◆ **DATA BLOCK**:
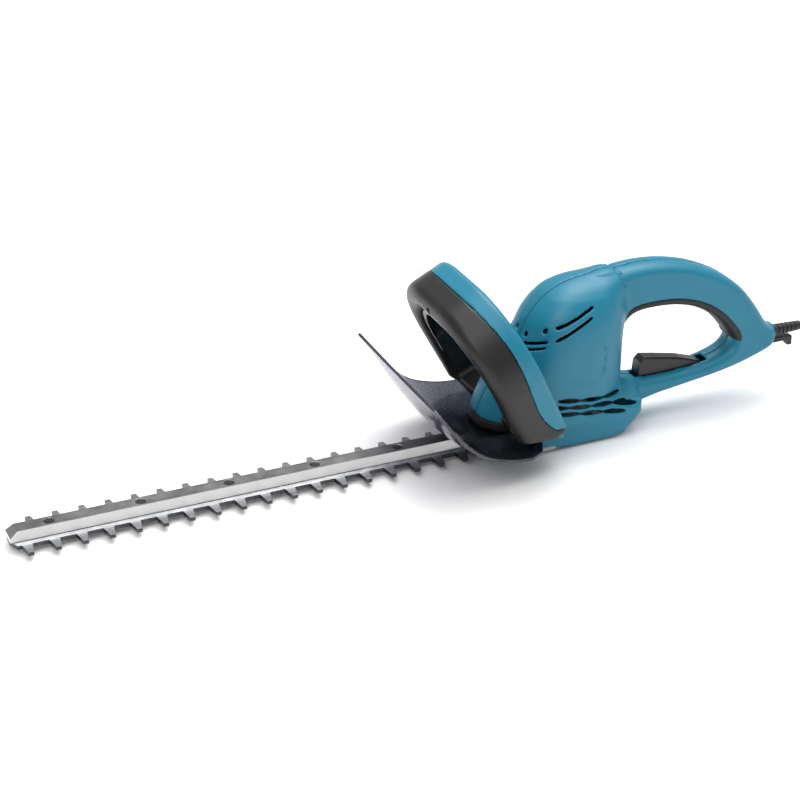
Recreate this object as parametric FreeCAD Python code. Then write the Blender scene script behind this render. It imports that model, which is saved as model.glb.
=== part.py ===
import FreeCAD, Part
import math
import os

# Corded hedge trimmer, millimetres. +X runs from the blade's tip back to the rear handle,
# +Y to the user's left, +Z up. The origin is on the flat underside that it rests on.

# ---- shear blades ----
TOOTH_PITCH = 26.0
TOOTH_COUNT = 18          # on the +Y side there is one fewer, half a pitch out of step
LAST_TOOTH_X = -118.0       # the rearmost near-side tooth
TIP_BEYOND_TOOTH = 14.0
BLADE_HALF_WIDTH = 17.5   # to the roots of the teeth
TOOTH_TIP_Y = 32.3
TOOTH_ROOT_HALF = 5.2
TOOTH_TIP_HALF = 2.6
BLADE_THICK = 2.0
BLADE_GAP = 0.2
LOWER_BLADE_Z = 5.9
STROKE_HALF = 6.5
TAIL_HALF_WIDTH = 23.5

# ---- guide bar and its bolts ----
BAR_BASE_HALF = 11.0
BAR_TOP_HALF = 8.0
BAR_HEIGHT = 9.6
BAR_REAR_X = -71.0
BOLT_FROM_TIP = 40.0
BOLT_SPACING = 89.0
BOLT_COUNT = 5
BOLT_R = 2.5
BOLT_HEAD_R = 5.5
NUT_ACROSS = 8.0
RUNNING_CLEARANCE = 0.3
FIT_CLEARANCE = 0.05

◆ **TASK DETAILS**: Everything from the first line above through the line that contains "TAIL_HALF_WIDTH = 23.5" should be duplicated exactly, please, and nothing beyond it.

◆ **FINAL RESULT**:
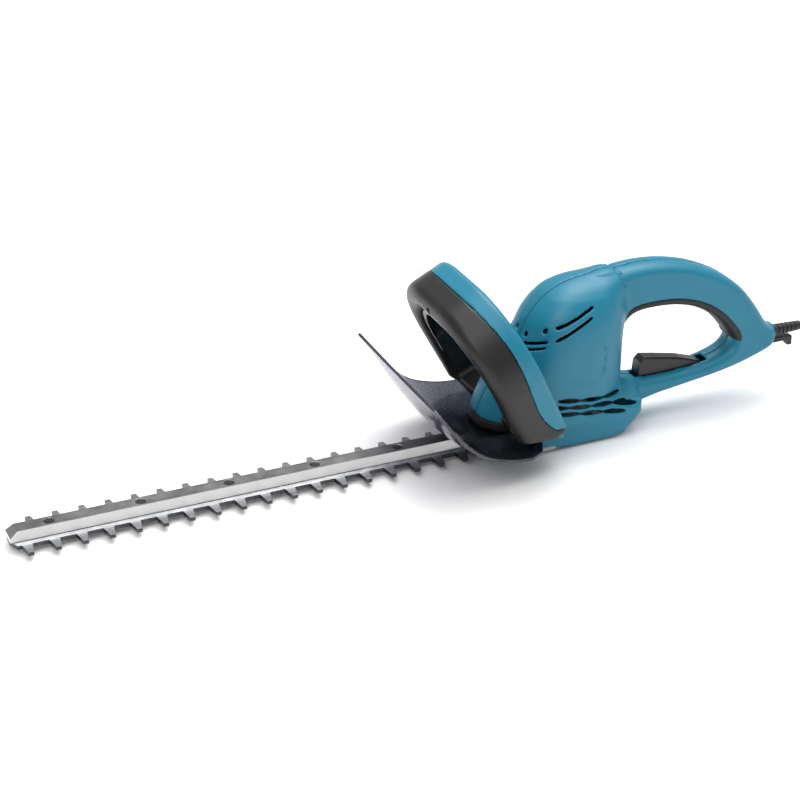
Recreate this object as parametric FreeCAD Python code. Then write the Blender scene script behind this render. It imports that model, which is saved as model.glb.
=== part.py ===
import FreeCAD, Part
import math
import os

# Corded hedge trimmer, millimetres. +X runs from the blade's tip back to the rear handle,
# +Y to the user's left, +Z up. The origin is on the flat underside that it rests on.

# ---- shear blades ----
TOOTH_PITCH = 26.0
TOOTH_COUNT = 18          # on the +Y side there is one fewer, half a pitch out of step
LAST_TOOTH_X = -118.0       # the rearmost near-side tooth
TIP_BEYOND_TOOTH = 14.0
BLADE_HALF_WIDTH = 17.5   # to the roots of the teeth
TOOTH_TIP_Y = 32.3
TOOTH_ROOT_HALF = 5.2
TOOTH_TIP_HALF = 2.6
BLADE_THICK = 2.0
BLADE_GAP = 0.2
LOWER_BLADE_Z = 5.9
STROKE_HALF = 6.5
TAIL_HALF_WIDTH = 23.5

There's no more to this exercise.